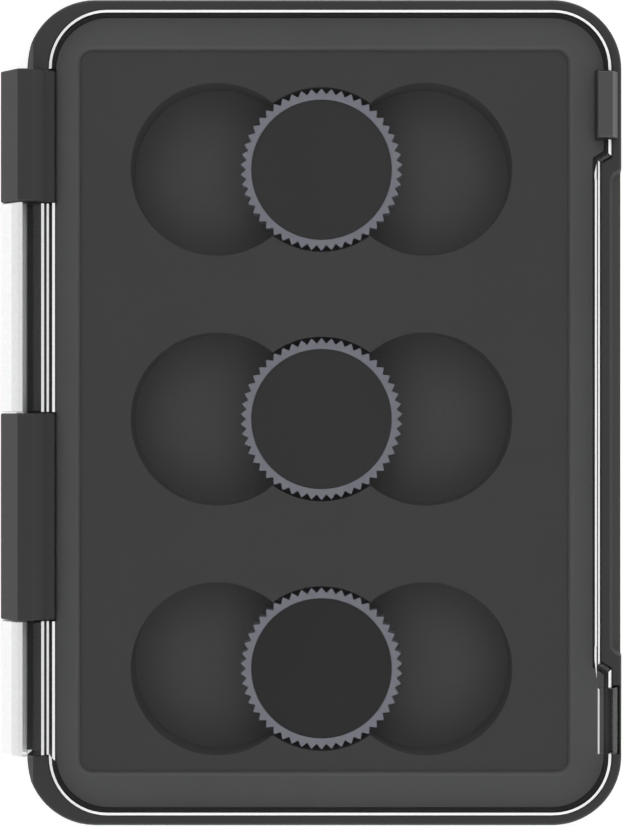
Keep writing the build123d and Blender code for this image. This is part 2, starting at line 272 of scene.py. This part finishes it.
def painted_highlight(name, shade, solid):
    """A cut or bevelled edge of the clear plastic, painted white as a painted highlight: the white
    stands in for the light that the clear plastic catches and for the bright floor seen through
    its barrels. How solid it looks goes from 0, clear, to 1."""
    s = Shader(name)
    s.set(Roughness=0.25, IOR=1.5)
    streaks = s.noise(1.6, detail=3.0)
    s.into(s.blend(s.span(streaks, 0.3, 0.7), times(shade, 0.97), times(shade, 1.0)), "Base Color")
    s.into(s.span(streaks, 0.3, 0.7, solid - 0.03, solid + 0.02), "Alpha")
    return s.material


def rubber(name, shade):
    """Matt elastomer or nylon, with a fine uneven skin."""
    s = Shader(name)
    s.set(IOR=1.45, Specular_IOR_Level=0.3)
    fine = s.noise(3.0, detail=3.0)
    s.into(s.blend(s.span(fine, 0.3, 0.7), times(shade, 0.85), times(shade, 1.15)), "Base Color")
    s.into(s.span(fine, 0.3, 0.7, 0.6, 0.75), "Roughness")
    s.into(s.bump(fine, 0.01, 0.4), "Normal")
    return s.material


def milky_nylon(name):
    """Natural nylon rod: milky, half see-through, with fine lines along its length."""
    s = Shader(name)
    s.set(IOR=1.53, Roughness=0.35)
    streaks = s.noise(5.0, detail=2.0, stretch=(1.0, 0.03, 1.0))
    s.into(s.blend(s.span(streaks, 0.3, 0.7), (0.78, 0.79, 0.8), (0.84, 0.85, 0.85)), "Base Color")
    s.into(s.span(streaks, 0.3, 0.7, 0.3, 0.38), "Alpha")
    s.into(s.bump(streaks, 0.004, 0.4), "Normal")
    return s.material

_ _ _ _

▶ [What is required] Give back the whole listing exactly as it reads.

▶ [Finished exercise]
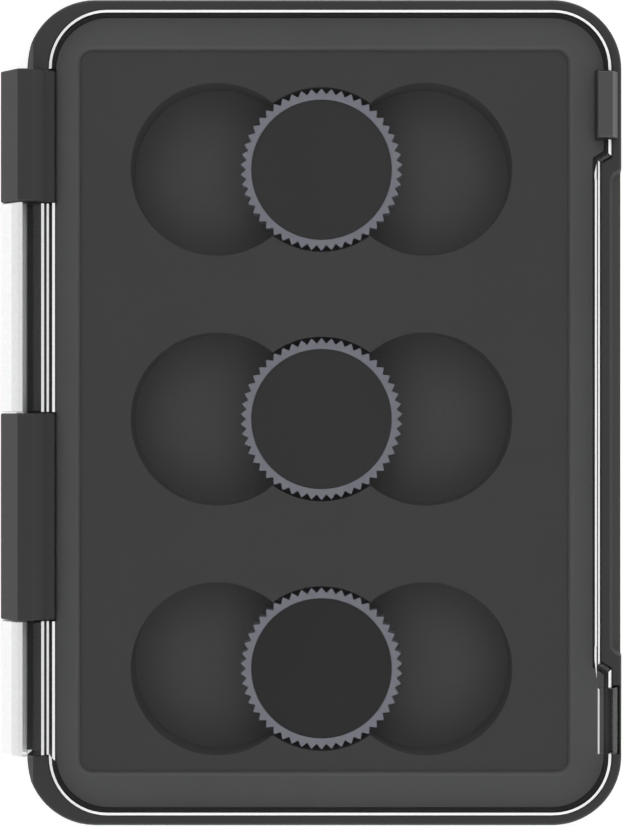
Keep writing the build123d and Blender code for this image. This is part 2, starting at line 272 of scene.py. This part finishes it.
def painted_highlight(name, shade, solid):
    """A cut or bevelled edge of the clear plastic, painted white as a painted highlight: the white
    stands in for the light that the clear plastic catches and for the bright floor seen through
    its barrels. How solid it looks goes from 0, clear, to 1."""
    s = Shader(name)
    s.set(Roughness=0.25, IOR=1.5)
    streaks = s.noise(1.6, detail=3.0)
    s.into(s.blend(s.span(streaks, 0.3, 0.7), times(shade, 0.97), times(shade, 1.0)), "Base Color")
    s.into(s.span(streaks, 0.3, 0.7, solid - 0.03, solid + 0.02), "Alpha")
    return s.material


def rubber(name, shade):
    """Matt elastomer or nylon, with a fine uneven skin."""
    s = Shader(name)
    s.set(IOR=1.45, Specular_IOR_Level=0.3)
    fine = s.noise(3.0, detail=3.0)
    s.into(s.blend(s.span(fine, 0.3, 0.7), times(shade, 0.85), times(shade, 1.15)), "Base Color")
    s.into(s.span(fine, 0.3, 0.7, 0.6, 0.75), "Roughness")
    s.into(s.bump(fine, 0.01, 0.4), "Normal")
    return s.material


def milky_nylon(name):
    """Natural nylon rod: milky, half see-through, with fine lines along its length."""
    s = Shader(name)
    s.set(IOR=1.53, Roughness=0.35)
    streaks = s.noise(5.0, detail=2.0, stretch=(1.0, 0.03, 1.0))
    s.into(s.blend(s.span(streaks, 0.3, 0.7), (0.78, 0.79, 0.8), (0.84, 0.85, 0.85)), "Base Color")
    s.into(s.span(streaks, 0.3, 0.7, 0.3, 0.38), "Alpha")
    s.into(s.bump(streaks, 0.004, 0.4), "Normal")
    return s.material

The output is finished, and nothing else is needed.